Him saying: “You can have custody.”
“You mean it?”
“I’ll have someone draw up the papers so I can sign them before I leave.”
“You’re very kind, Fred. Always were.”
“Any court in the country would award her to me in a minute. You know that, don’t you?”
“Yes.”
“But for your sake and hers … well, she’ll be better off with you. She’s closer to you; she’s more you than me.”
“Yes.”
“I’ll send a couple of hundred dollars a month. More when I’m making more. Fair enough?”
“Yes.”
“I want to be fair.”
“Thank you, Fred.”
“Besides, a while back I read that they’re beginning to believe being like you and Marion is a genetic thing, not something you develop but something that gets passed on, you know, like a tendency toward high blood pressure or heart disease.…”
Marion Mercer pictured an all-year house.
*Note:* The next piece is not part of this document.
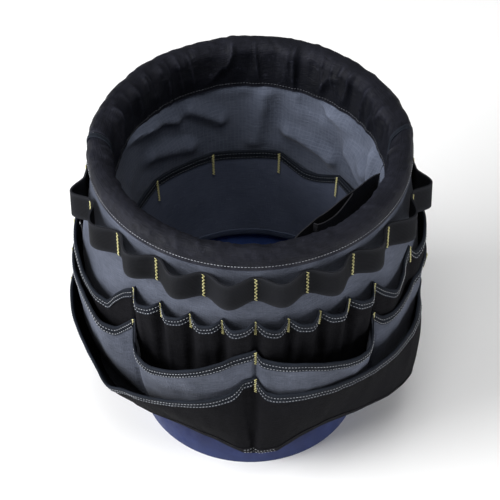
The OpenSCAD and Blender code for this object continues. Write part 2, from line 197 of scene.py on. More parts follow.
@dataclass
class Row:
    """A row of outer pockets: its bound edge as one list of (azimuth, radius, height) for each pocket."""
    name: str
    pockets: list
    bottom: object     # height of the panel's lower edge, for azimuths
    power: object      # how the panel swells upwards, for azimuths: 1 is straight, less has a belly
    seed: int
    under: object      # radius that the panel stays outside of, for azimuths and heights
    full: float = 0.3  # how squarely a pocket fills out beside its seams
    valleys: tuple = ()  # folds: azimuth, width to the left and to the right in degrees, and depth
    wedges: tuple = ()   # tucks left of a seam: azimuth, width at the bottom and at the top, and depth

    def seams(self):
        return [p[0][0] for p in self.pockets] + [self.pockets[-1][-1][0]]

    def number(self, w):
        """Which pocket an azimuth of the front half is in."""
        return np.clip(np.searchsorted(self.seams(), w, side="right") - 1, 0, len(self.pockets) - 1)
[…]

An ideal composite of those of her New England childhood. Set on enough of its own land for the confidence of privacy. Walled all around by piled rocks, not a high wall, but such hard, heavy evidence of strength it intimidated any trespassers.
Along the drive lilac bushes bowed sweet welcomes, softly brushed their blossoms across windshields. Enormous old amiable maples on the front slope — three, perhaps four maples. The house with a raised porch, a porch swing, pillows on the front steps. Two half-finished glasses of a fresh lime drink left for a moment on the porch rail.
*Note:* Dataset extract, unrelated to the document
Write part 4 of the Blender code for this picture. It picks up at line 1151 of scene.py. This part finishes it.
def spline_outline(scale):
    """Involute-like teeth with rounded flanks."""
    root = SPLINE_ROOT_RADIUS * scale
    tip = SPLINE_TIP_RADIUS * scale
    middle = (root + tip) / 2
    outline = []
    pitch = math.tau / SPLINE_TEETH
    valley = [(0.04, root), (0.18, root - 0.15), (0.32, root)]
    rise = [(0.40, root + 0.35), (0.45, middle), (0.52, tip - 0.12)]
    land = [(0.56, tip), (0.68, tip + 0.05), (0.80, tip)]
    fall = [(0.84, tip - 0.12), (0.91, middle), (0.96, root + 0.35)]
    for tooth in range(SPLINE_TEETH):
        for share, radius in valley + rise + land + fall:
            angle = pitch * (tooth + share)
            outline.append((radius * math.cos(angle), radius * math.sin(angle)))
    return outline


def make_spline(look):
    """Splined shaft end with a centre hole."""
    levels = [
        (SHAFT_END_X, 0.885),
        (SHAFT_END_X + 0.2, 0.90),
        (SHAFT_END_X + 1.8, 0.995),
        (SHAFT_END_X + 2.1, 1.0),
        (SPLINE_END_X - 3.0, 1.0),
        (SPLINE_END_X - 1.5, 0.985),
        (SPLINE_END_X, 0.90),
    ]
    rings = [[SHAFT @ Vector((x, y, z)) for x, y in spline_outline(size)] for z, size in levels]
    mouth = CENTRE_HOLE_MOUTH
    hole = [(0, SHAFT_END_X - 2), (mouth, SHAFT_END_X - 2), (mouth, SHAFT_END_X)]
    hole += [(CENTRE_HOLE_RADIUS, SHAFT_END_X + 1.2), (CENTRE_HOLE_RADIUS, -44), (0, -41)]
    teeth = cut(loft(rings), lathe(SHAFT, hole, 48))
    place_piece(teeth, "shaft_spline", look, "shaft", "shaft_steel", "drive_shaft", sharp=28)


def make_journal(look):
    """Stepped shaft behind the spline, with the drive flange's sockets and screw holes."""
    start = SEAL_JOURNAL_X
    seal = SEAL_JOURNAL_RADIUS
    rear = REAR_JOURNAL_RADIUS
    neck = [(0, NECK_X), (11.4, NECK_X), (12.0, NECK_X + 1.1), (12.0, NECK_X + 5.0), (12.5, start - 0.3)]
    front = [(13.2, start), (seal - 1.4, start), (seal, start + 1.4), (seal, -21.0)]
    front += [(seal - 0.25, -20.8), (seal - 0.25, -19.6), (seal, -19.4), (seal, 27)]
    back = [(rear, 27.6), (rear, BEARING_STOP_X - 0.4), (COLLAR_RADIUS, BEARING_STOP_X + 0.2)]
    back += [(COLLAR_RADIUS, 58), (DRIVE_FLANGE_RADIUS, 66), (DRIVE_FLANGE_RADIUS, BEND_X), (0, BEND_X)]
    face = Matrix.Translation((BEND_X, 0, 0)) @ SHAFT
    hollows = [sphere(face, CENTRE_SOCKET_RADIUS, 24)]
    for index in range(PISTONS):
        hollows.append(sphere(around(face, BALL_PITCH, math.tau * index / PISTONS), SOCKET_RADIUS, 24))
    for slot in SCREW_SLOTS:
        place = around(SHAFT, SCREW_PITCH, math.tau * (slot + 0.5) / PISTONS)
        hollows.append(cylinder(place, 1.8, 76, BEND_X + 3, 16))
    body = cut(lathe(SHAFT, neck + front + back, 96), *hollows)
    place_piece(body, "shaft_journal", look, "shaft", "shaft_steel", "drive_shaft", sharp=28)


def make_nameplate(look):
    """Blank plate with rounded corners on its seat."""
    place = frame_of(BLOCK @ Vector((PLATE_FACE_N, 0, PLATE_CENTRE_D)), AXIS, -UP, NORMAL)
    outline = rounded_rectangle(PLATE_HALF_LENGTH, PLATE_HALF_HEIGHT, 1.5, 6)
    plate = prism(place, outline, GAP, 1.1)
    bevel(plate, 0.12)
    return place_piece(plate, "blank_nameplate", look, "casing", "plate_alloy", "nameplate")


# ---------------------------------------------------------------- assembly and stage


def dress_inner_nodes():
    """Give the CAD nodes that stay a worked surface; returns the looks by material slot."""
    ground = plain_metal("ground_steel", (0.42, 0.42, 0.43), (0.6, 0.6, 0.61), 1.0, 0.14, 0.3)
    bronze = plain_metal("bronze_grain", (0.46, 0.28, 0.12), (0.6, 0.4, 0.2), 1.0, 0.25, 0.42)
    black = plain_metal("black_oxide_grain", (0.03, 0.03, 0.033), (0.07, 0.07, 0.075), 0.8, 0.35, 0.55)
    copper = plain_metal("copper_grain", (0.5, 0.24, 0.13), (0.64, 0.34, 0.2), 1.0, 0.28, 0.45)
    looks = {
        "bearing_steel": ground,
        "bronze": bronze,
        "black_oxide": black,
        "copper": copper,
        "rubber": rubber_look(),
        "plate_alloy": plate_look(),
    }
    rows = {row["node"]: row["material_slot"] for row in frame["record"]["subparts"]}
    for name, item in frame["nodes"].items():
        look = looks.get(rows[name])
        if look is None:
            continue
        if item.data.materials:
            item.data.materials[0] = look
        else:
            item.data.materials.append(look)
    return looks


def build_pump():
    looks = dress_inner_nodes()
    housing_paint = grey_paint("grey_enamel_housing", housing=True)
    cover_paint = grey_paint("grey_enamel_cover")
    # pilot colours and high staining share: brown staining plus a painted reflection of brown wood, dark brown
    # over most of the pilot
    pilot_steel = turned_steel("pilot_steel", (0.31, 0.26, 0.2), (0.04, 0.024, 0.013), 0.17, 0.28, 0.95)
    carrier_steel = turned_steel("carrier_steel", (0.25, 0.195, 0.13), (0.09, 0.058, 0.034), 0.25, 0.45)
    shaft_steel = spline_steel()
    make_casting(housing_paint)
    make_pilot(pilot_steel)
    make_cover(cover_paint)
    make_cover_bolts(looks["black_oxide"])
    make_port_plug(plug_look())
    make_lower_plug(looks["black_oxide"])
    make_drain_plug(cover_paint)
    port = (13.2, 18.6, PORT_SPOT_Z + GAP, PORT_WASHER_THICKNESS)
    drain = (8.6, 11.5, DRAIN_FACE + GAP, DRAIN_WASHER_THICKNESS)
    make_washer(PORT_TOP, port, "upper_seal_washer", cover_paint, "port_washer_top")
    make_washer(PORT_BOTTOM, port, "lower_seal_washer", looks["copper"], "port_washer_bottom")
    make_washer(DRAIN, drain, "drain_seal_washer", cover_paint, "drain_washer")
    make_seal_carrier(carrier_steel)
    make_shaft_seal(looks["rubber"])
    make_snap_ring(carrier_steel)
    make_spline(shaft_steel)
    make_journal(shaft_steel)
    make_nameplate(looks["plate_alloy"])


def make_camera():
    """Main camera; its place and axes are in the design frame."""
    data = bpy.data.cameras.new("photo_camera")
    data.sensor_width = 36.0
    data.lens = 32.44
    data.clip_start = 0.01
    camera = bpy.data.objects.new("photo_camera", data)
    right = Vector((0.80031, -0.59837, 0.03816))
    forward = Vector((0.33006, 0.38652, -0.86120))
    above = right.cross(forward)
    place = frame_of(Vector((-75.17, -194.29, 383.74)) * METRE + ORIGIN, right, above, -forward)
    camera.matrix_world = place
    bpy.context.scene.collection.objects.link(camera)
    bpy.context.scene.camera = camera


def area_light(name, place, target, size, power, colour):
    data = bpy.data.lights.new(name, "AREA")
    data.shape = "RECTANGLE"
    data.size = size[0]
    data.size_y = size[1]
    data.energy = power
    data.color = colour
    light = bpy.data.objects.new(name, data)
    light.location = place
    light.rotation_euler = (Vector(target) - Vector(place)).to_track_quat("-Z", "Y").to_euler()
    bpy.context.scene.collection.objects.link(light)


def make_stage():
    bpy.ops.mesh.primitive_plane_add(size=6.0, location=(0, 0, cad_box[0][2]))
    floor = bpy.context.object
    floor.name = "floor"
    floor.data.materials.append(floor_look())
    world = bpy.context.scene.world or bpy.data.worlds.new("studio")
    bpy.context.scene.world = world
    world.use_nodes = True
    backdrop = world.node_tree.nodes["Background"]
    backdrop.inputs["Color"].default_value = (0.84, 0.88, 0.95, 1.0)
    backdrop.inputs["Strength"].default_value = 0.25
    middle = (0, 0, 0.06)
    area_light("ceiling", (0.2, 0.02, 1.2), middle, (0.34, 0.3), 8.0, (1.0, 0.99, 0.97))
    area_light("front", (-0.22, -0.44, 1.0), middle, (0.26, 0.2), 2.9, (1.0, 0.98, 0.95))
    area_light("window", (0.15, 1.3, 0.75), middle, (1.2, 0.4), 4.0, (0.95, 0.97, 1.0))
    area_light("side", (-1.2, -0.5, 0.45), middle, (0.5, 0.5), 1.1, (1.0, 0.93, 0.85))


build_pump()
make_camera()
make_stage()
Perhaps the house in need of paint. Yes, patiently asking for paint.
A late spring day.
Putting on their most expendable clothes. Buckets of white, rollers, brushes, everything necessary. Up on tall ladders and doing normally what a man would do, except not destroying a huge head-shaped yellow jackets’ nest discovered under a high eave. Respecting that gray, papery stronghold and its inhabitants that swooped and circled around them, t
hreatening, but as though in repayment for mercy shown, not striking.
The overlapping boards of the house soaking up the paint, while their overlapping loves, hers for Judith and Judith’s for her, soaked up one another with their eyes. Brush on the white — innocent as their hands that loved to glide and glided to love all parts of each other, pure as that. Then the house, theirs, completely painted, proud of itself.
Contentment.
Any evening.
Dinner on a table on the porch. And afterward, side to side on the steps, hand-holding, sharing the sense of greater intimacy that came when darkness combined with their isolation. Together. Listening to the sounds of night creatures, venturing, calling out to mates. Perhaps a dog, a collie or retriever, at their feet. Its ears and head suddenly up, aroused by a far-off fragment of a bark. The dog leaving them for adventures, disappearing into the darkness. Returning with its lower legs and the fur of its underbody wet from the dampness of tall grass.
Home rule: they could kiss whenever they wanted. Nobody hurt.
Peter Javakian foresaw a delivery room.
Hospital white, intensely lighted, an odor reassuringly antiseptic. How many nurses? Three — to attend to his Amy who was on the table.
Amy’s hair entirely contained, out of sight, in a white headpiece, a white gown from her chin down, and a white sheet propped tentlike over her lower half, prevented her from realizing how awkwardly she was exposed.
Amy’s face seemed so tiny amidst all the white. Her eyes on the two doctors at the foot of the table. She closed her eyes, and when she opened them was looking straight up at him.
He was allowed there. As much as possible — really impossible — to share the experience. He felt he was more responsible than a part of it, responsible for the pain that alternately ashened and reddened her face. He wished his love for her could serve as an anesthetic. In the moments between the pains she seemed amazed at herself, the incredible, natural thing she was doing. One nurse wiped the perspiration from her forehead and from above her lip, but more beads immediately appeared.
He felt helpless.
Everyone, except Amy, wearing a white mask covering their mouth and nose.
The routine competency of the nurses, skill of the doctors. Very little talk. One of the doctors, the one in charge, winked at him to put him at ease. It didn’t.